To request elite status, all you have to do is send copies of your last frequent flyer account statements, of both the program in which you have elite and the program that you’d like to join, to the loyalty program’s customer service center, along with a letter explaining why you want to be elite. The airline will review your case and decide if it will grant you status or not.
Complimentary status is never guaranteed, and if you’re accepted, you’ll either receive a matching status or a lower preferred status, depending on the airline’s requirements. One rule of thumb when requesting matching elite status is that airlines will comp status for elite members of their competitors, but not their partners. Also, complimentary status is usually a once-in-a-lifetime opportunity, so only request it when you know you’re going to fly a lot and make use of the perks.
You’re more likely to be approved if you’re a true frequent flyer who’s planning on switching your allegiance to a new airline. Customers who have gained elite status through challenges can try to retain their elite level by asking to be comped, but unless they’ve flown a lot in the past year, the new airline may not see the rationale in giving elite status to an infrequent flyer.
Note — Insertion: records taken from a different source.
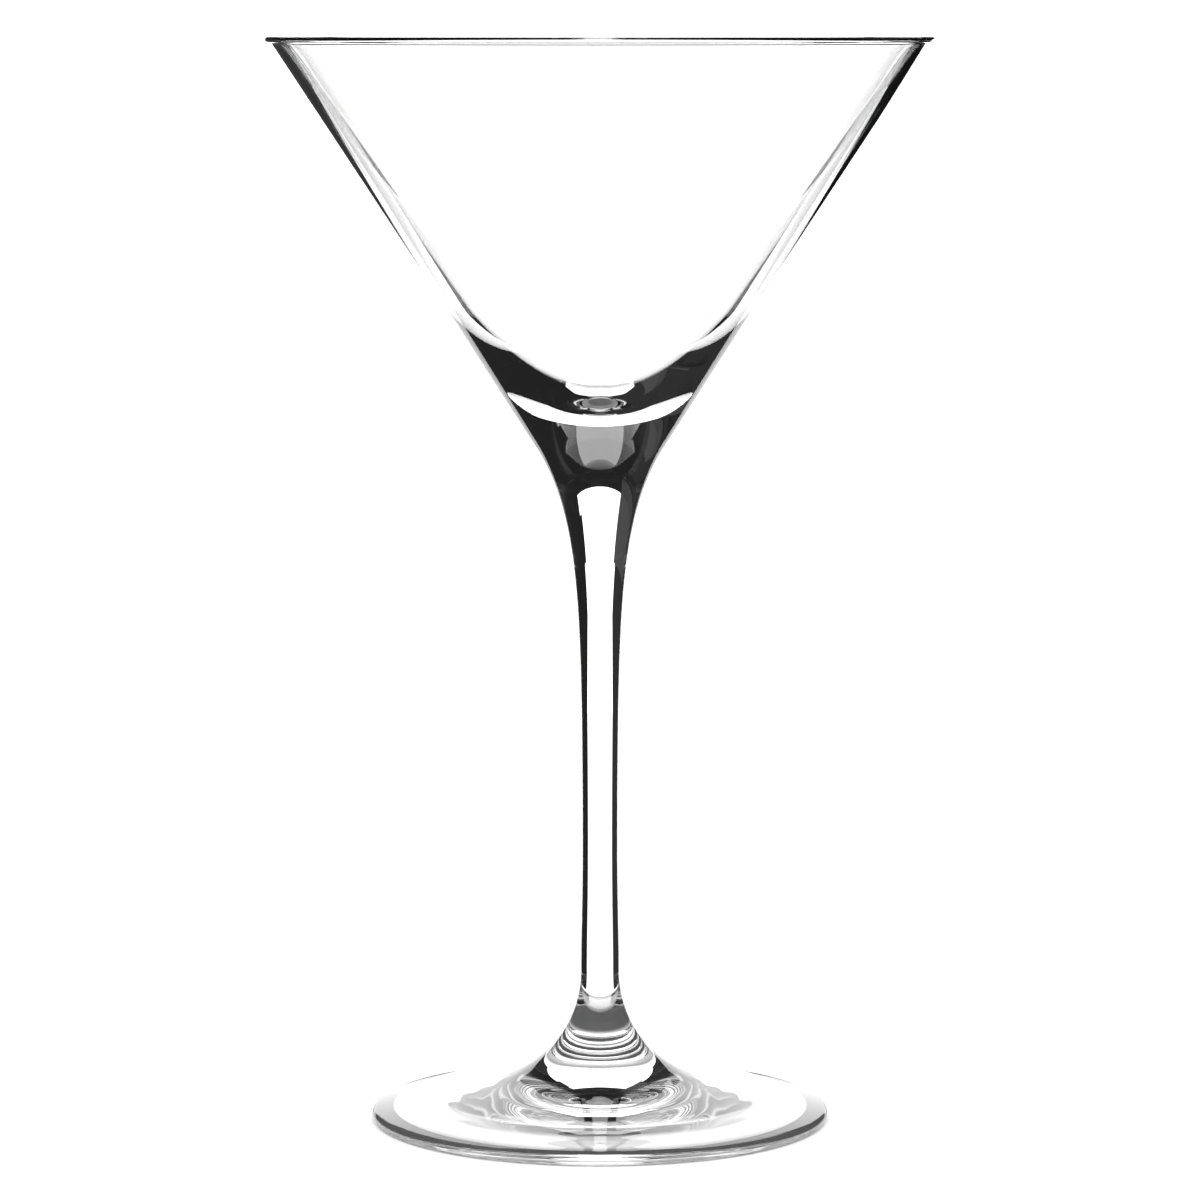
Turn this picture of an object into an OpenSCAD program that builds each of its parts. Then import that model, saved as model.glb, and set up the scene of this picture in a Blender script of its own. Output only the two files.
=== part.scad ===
// Martini glass: a wide conical bowl on a slender drawn stem and a round foot, all in clear glass.
// The three pieces are made apart and fused together hot, so they meet face to face at two seams.
// Millimetres. The origin is on the axis, in the plane that the foot rests on. +Z is up.

/* [Overall] */
// Height from the resting plane to the top of the lip
total_height = 179.7; // [168:0.1:192]
// Roundness of the curved surfaces
$fn = 96; // [48:8:160]

/* [Bowl] */
// Diameter across the outside of the bead on the lip
rim_diameter = 109.4; // [102:0.1:116]
// Angle between the outside of the bowl and the axis, in degrees
cone_angle = 33; // [32:0.5:34]
// Angle between the inside of the bowl and the axis: wider, so the side grows thicker downwards
inner_angle = 35.4; // [35:0.1:35.8]
// Thickness of the side just under the lip
wall = 0.8; // [0.7:0.02:1]
// Radius of the bead that the fire-polished lip ends in
bead = 0.44; // [0.3:0.02:0.5]
// Radius of the groove under the bead
bead_fillet = 0.94; // [0.7:0.02:1.2]
// Radius of the lip's inner corner
lip_corner = 0.5; // [0.3:0.05:0.6]
// Radius of the inside bottom at its centre
floor_radius = 14.3; // [12:0.1:18]
// Radius of the inside where the bottom runs out into the side
shoulder_radius = 98; // [60:1:120]
// How long the bottom keeps its small radius before it eases into the side
bend_power = 4; // [2:0.5:5]

/* [Stem] */
// Diameter at the waist, the narrowest place
waist_diameter = 5.8; // [5:0.1:8]
// Length over which the top flare widens by a factor of e
flare_length = 12; // [9:0.5:14]
// Extra radius where the stem comes down to the foot
heel_swell = 0.3; // [0:0.05:0.8]
// Length over which that extra radius fades out
heel_length = 12; // [6:0.5:20]
// Height of the seam between the stem and the bowl
bowl_seam_z = 100.5; // [95:0.5:104]

/* [Foot] */
// Diameter of the foot
foot_diameter = 76.1; // [70:0.1:84]
// Fall of the foot's top towards its edge, in degrees
foot_slope = 12.6; // [10:0.1:16]
// Radius of the fillet that carries the foot up into the stem
foot_fillet = 19; // [16:0.5:22]
// Thickness of the rounded edge
edge_thickness = 2.1; // [1.6:0.1:3]
// Width of the flat ring that the glass stands on
rest_width = 3; // [2:0.1:9]
// Height of the hollow under the middle of the foot
hollow_height = 3.65; // [1:0.05:4.5]
// Height of the seam between the foot and the stem
foot_seam_z = 19.5; // [17:0.5:22]

/* [Display] */
// Which piece to show

/* [Hidden] */
GLASS = [0.86, 0.91, 0.92, 0.45];
// Numbers of steps along the outline's curves, from the lip to the foot
groove_steps = 6;
bead_steps = 8;
corner_steps = 5;
floor_steps = 24;
flare_steps = 10;
stem_steps = 30;
heel_steps = 6;
fillet_steps = 14;
edge_steps = 10;
hollow_steps = 12;

// Lip: the bead, then the groove that turns from level under the bead down into the side
bead_centre = [rim_diameter / 2 - bead, total_height - bead];
groove_centre = bead_centre - [0, bead + bead_fillet];
side_top = groove_centre + bead_fillet * [-cos(cone_angle), sin(cone_angle)];
inner_top = side_top + wall * [-cos(cone_angle), sin(cone_angle)];
// Heights where the outside and the inside of the side would reach the axis
outer_apex = side_top[1] - side_top[0] / tan(cone_angle);
inner_apex = inner_top[1] - inner_top[0] / tan(inner_angle);
// The bead's arc starts a little past straight down, where the groove's arc has ended
bead_start = -75;
// The rounded corner between the inside and the top of the lip
corner_z = total_height - lip_corner;
corner_r = (corner_z - inner_apex) * tan(inner_angle) + lip_corner / cos(inner_angle);
// The top flare meets the side at the height where the two have the same slope
waist = waist_diameter / 2;
flare_gain = flare_length * tan(cone_angle);
flare_top = [waist + flare_gain, outer_apex + (waist + flare_gain) / tan(cone_angle)];
// Foot: centre of the rounded edge, then the fillet's foot and centre
edge = edge_thickness / 2;
edge_centre = [foot_diameter / 2 - edge, edge];
heel = waist + heel_swell;
fillet_foot_r = heel + foot_fillet * (1 - sin(foot_slope));
fillet_foot_z = edge_centre[1] + edge * cos(foot_slope)
    + tan(foot_slope) * (edge_centre[0] + edge * sin(foot_slope) - fillet_foot_r);
fillet_centre = [heel + foot_fillet, fillet_foot_z + foot_fillet * cos(foot_slope)];
fillet_top = asin((fillet_centre[1] - foot_seam_z) / foot_fillet);
// The stem's next point, just above the fillet's last one
stem_start = fillet_centre[1] + 1;
rest_inner = edge_centre[0] - rest_width;

// n + 1 even steps from a to b, and as many points on a circle about c from angle a to angle b
function steps(a, b, n) = [for (i = [0:n]) a + (b - a) * i / n];
function arc(c, r, a, b, n) = [for (t = steps(a, b, n)) c + r * [cos(t), sin(t)]];

// The inside bottom, from its centre out: it turns from level to the slope of the side,
// and its radius grows from floor_radius to shoulder_radius on the way
side_turn = 90 - inner_angle;
function floor_bend(slope) = floor_radius
    + (shoulder_radius - floor_radius) * pow(slope / side_turn, bend_power);
function floor_step(slope) =
    floor_bend(slope) * side_turn / floor_steps * PI / 180 * [cos(slope), sin(slope)];
function step_slope(i) = (i + 0.5) * side_turn / floor_steps;
floor_curve = [for (i = 0, p = [0, 0]; i <= floor_steps; p = p + floor_step(step_slope(i)), i = i + 1)
    p];
shoulder = floor_curve[floor_steps];
floor_z = inner_apex + shoulder[0] / tan(inner_angle) - shoulder[1];

// Radius of the stem at height z, from the top of the fillet to the top of the flare
function stem_radius(z) = waist + flare_gain * exp((z - flare_top[1]) / flare_length)
    + heel_swell * exp(-pow((z - fillet_centre[1]) / heel_length, 2));
function fillet_radius(z) = fillet_centre[0] - sqrt(pow(foot_fillet, 2) - pow(fillet_centre[1] - z, 2));
function stem_points(z0, z1, n) = [for (z = steps(z0, z1, n)) [stem_radius(z), z]];
function fillet_points(z0, z1, n) = [for (z = steps(z0, z1, n)) [fillet_radius(z), z]];

// Conical bowl with a thick solid bottom that runs down into the flare
module bowl() color(GLASS) rotate_extrude()
    polygon(concat(
        [[0, bowl_seam_z]],
        stem_points(bowl_seam_z, flare_top[1], flare_steps),
        arc(groove_centre, bead_fillet, 180 - cone_angle, 90, groove_steps),
        arc(bead_centre, bead, bead_start, 90, bead_steps),
        arc([corner_r, corner_z], lip_corner, 90, 180 - inner_angle, corner_steps),
        [for (i = [floor_steps:-1:0]) floor_curve[i] + [0, floor_z]]
    ));

// Drawn stem: flared at the top, slimmest low down, with a short heel onto the foot
module stem() color(GLASS) rotate_extrude()
    polygon(concat(
        [[0, foot_seam_z]],
        fillet_points(foot_seam_z, fillet_centre[1], heel_steps),
        stem_points(stem_start, bowl_seam_z, stem_steps),
        [[0, bowl_seam_z]]
    ));

// Round foot: a shallow cone with a rounded edge, hollowed underneath inside a resting ring
module foot() color(GLASS) rotate_extrude()
    polygon(concat(
        [[rest_inner, 0]],
        arc(edge_centre, edge, -90, 90 - foot_slope, edge_steps),
        arc(fillet_centre, foot_fillet, -90 - foot_slope, -180 + fillet_top, fillet_steps),
        [[0, foot_seam_z]],
        [for (f = steps(0, 1, hollow_steps)) if (f < 1) [rest_inner * f, hollow_height * (1 - pow(f, 2))]]
    ));

bowl();
stem();
foot();
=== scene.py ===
"""Martini glass: bowl, stem and foot of clear glass, fused at two seams, on a plain white studio floor."""

import math

import bpy
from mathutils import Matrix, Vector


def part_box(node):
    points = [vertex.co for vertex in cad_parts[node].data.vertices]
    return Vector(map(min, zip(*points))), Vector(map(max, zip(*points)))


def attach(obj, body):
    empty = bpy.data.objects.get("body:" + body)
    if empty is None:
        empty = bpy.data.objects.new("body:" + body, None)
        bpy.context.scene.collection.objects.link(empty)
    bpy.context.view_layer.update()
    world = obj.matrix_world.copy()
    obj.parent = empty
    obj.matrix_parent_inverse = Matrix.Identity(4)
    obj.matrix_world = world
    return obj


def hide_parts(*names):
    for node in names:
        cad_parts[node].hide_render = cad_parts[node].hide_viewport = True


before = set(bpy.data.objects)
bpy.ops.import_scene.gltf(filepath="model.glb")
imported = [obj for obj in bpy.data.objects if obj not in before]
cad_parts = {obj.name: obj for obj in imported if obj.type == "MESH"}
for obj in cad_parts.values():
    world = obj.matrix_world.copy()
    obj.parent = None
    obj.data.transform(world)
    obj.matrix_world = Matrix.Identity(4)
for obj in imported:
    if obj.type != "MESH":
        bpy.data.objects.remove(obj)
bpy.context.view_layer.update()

MM = 0.001
# A quarter turn, in radians
QUARTER = math.pi / 2

# ---------------------------------------------------------------- sizes, in millimetres, as in the CAD part
TOTAL_HEIGHT = 179.7
RIM_DIAMETER = 109.4
FOOT_DIAMETER = 76.1

# The stem's box ends at the two seams
stem_low, stem_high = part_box("stem")
BOWL_SEAM_Z = stem_high.z / MM
FOOT_SEAM_Z = stem_low.z / MM

# Bowl: the angles of its outside and its inside to the axis, its wall just under the lip, and the radii of
# the bead, the groove under it, the lip's inner corner, and the inside bottom at its centre and at its end.
# The larger the bend power, the longer the bottom keeps its small radius.
CONE_ANGLE = math.radians(33)
INNER_ANGLE = math.radians(35.4)
WALL = 0.8
BEAD = 0.44
GROOVE = 0.94
LIP_CORNER = 0.5
FLOOR_RADIUS = 14.3
SHOULDER_RADIUS = 98.0
BEND_POWER = 4

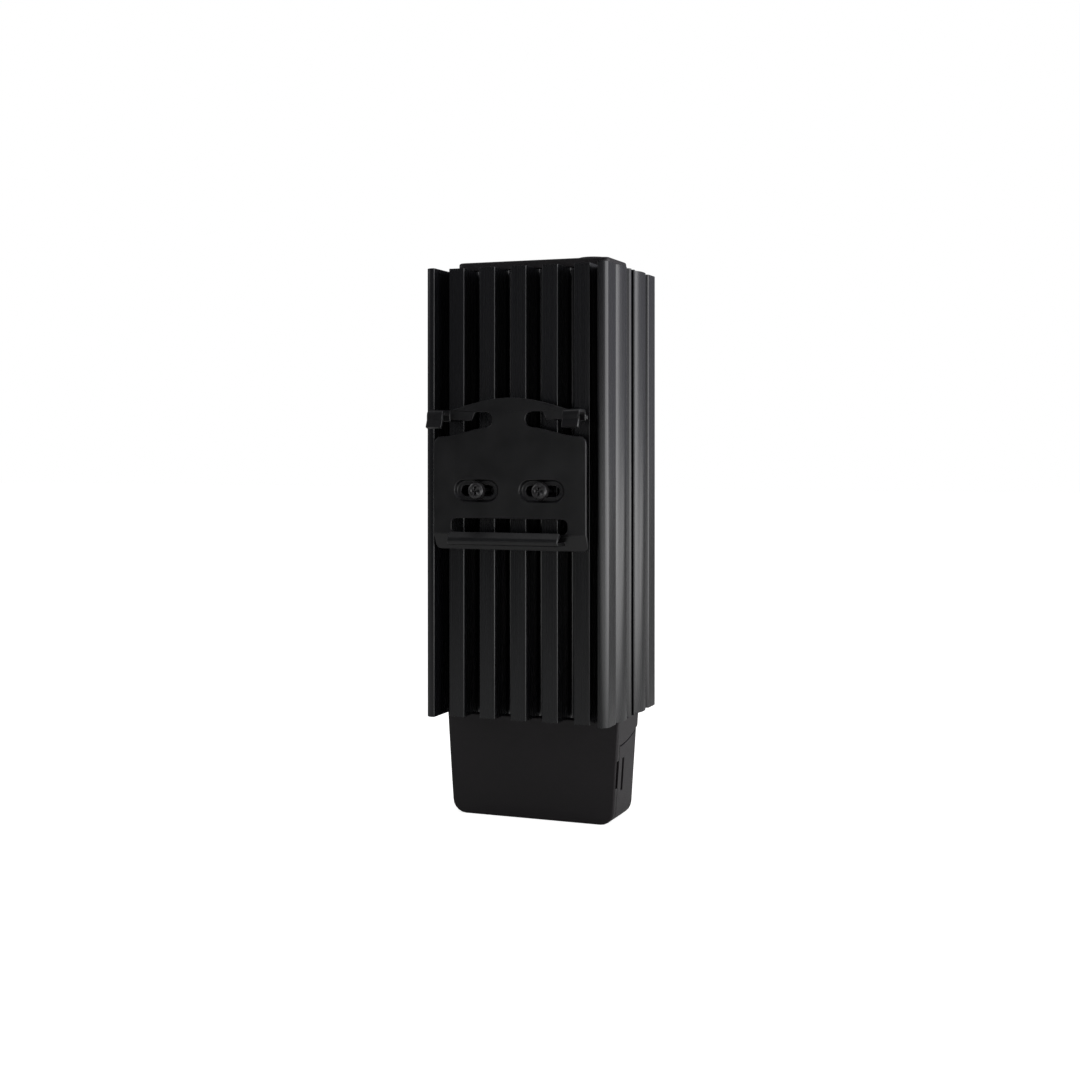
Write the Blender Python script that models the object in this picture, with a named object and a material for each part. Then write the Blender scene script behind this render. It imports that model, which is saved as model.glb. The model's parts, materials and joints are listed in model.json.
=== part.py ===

On a more official level, airlines often have “refer an elite friend” promotions, in which their elite members can recommend their elite friends on other airlines. If the friend flies a round-trip or two, he’ll receive elite status, and the original member and the friend will often earn extra bonus miles as well. Alaska is currently the only airline offering such a promotion on its website; often elite members will receive targeted promotions in the mail about such offers.
Despite how it appears on the surface, there are many ways to gain elite membership. And no matter whether you reach elite levels by flying 25,000 miles over the course of the year, or flying 5,000 miles during the summer, remember that you have to keep flying to enjoy the benefits of your new preferred status.